MVI share repurchase programme

Marwyn operates a share repurchase programme managed by Liberum. The share repurchase programme has been suspended until the results of the Partial Offer have been announced, which is currently expected to take place on 15 January 2019. 

The amount returned to Ordinary Shareholder as a result of the purchase of Ordinary Shares pursuant to the Tender Offer will not impact MVI's Minimum Annual Distribution.


The disposal of Ordinary Shares pursuant to the Partial Offer will constitute a disposal or part disposal for the purposes of United Kingdom taxation on capital gains and may give rise to a liability to taxation. The tax treatment of Ordinary Shareholders will depend on the individual circumstances of Ordinary Shareholders and may be subject to change.

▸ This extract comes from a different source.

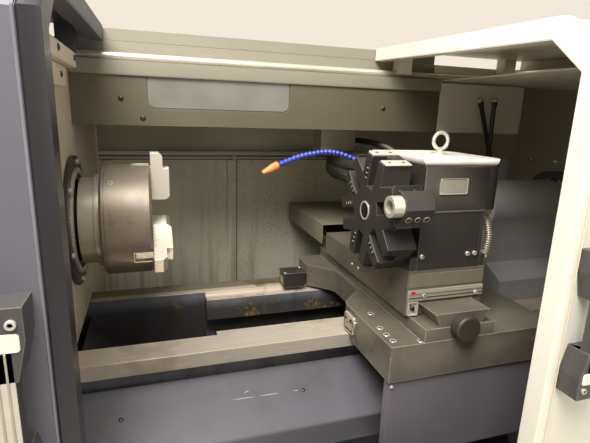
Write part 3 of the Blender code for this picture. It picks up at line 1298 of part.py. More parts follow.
def tailstock():
    """The tailstock on the inner ways, its quill with the centre, the handwheel, and two clamp levers."""
    left = TAILSTOCK_LEFT
    right = TAILSTOCK_LEFT + TAILSTOCK_LENGTH
    low_z = BED_TOP - INNER_WAY_DROP + SEAT
    front = BED_FRONT + WAY_WIDTH + TAIL_SIDE_GAP
    back = BED_BACK - WAY_WIDTH - TAIL_SIDE_GAP
    neck = TAIL_NECK / 2
    top = low_z + TAIL_FOOT_HEIGHT
    outline = [
        (front, low_z),
        (back, low_z),
        (back, top),
        (SPINDLE_Y + neck, top + TAIL_FOOT_HEIGHT / 2),
        (SPINDLE_Y + neck, SPINDLE_HEIGHT),
        (SPINDLE_Y - neck, SPINDLE_HEIGHT),
        (SPINDLE_Y - neck, top + TAIL_FOOT_HEIGHT / 2),
        (front, top),
    ]
    barrel = cylinder("X", left, right, SPINDLE_AXIS, BARREL_DIAMETER)
    lug_low = (left + QUILL_INSET, LUG_Y, SPINDLE_HEIGHT + BARREL_DIAMETER / 4)
    lug_high = (left + TAILSTOCK_LENGTH / 2, LUG_Y + LUG_THICKNESS, LUG_TOP)
    bore = cylinder("X", left - OVERRUN, right - QUILL_INSET, SPINDLE_AXIS, QUILL_DIAMETER + 2 * BORE_FIT)
    origin = (left, SPINDLE_Y, SPINDLE_HEIGHT)
    body = prism("X", left + RUN, right - RUN, outline)
    part("tailstock_body", CASTING_SLATE, barrel, joined=[body, box(lug_low, lug_high)], cut=[bore], origin=origin)
    profile = [
        (QUILL_START - QUILL_CONE, 0),
        (QUILL_START - QUILL_CONE, RUN),
        (QUILL_START - QUILL_POINT, QUILL_POINT * 1.5),
        (QUILL_START, QUILL_POINT * 1.5),
        (QUILL_START, QUILL_DIAMETER / 2 - RUN),
        (QUILL_START + RUN, QUILL_DIAMETER / 2),
        (right - 2 * QUILL_INSET, QUILL_DIAMETER / 2),
        (right - 2 * QUILL_INSET, 0),
    ]
    part("tailstock_quill", BRIGHT_STEEL, turned("X", SPINDLE_AXIS, profile), origin=origin)
    wheel_start = right + SEAT + WHEEL_RIM / 2
    wheel = ring(
        "X",
        wheel_start,
        wheel_start + WHEEL_RIM,
        SPINDLE_AXIS,
        WHEEL_DIAMETER,
        WHEEL_DIAMETER - 2 * WHEEL_RIM,
    )
    extras = [cylinder("X", right + SEAT, wheel_start + WHEEL_RIM, SPINDLE_AXIS, WHEEL_HUB)]
    centre = (right, *SPINDLE_AXIS)
    for k in range(JAW_COUNT):
        low = (wheel_start + RUN, SPINDLE_Y - WHEEL_SPOKE / 2, SPINDLE_HEIGHT + WHEEL_HUB / 4)
        high_z = SPINDLE_HEIGHT + WHEEL_DIAMETER / 2 - WHEEL_RIM / 2
        spoke = box(low, (wheel_start + WHEEL_RIM - RUN, SPINDLE_Y + WHEEL_SPOKE / 2, high_z))
        extras.append(moved(spoke, turn_about(centre, "X", 2 * math.pi * k / JAW_COUNT)))
    grip_centre = (SPINDLE_Y, SPINDLE_HEIGHT + WHEEL_DIAMETER / 2 - WHEEL_RIM / 2)
    grip_end = wheel_start + WHEEL_RIM + WHEEL_GRIP_LENGTH
    extras.append(cylinder("X", wheel_start + RUN * 2, grip_end, grip_centre, WHEEL_GRIP - RUN, 16))
    part("handwheel", CAST_GREY, wheel, joined=extras, origin=(wheel_start, *SPINDLE_AXIS))
    starts = (LUG_Y + LUG_THICKNESS + SEAT, LUG_Y - SEAT - LEVER_WIDTH)
    for k, (foot_step, tip_step, start) in enumerate(zip(LEVER_BASE_STEPS, LEVER_TIP_STEPS, starts)):
        base = (left + foot_step[0], SPINDLE_HEIGHT + foot_step[1])
        tip = (left + tip_step[0], SPINDLE_HEIGHT + tip_step[1])
        middle = start + LEVER_WIDTH / 2
        hub = cylinder("Y", start, start + LEVER_WIDTH, base, LEVER_HUB, 24)
        foot = Vector((base[0], middle, base[1]))
        end = Vector((tip[0], middle, tip[1]))
        run = (end - foot).normalized()
        bar = tube([foot, end - run * LEVER_TIP_LENGTH], LEVER_BAR)
        knob = tube([end - run * (LEVER_TIP_LENGTH + RUN), end], LEVER_BAR * 1.25)
        part(f"clamp_lever_{k + 1}", BLACK_STEEL, hub, joined=[bar, knob], origin=(base[0], middle, base[1]))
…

Any Qualifying Holder which is in any doubt as to its tax position should consult its professional advisers.

Other terms of the Partial Offer

Governing law and conditions

The Partial Offer is governed by English law and is subject to the jurisdiction of the courts of England.

Marwyn reserves the right to waive the conditions set out below, in whole or in part, and to extend the time for the satisfaction or fulfilment of the conditions.

Auction Offer Period

Marwyn reserves the right (but will not be obliged) to extend the Partial Offer after the Closing Time and, in such event, will make an announcement only through a Regulatory Information Service of such extension. If the Closing Time is extended, a reference in this to the Closing Time of the Partial Offer will (except where the context requires otherwise) be deemed to refer to the expiry date of the Partial Offer as so extended.

Marwyn shall announce the result of the Partial Offer as soon as practicable following its closure or expiry through a Regulatory Information Service.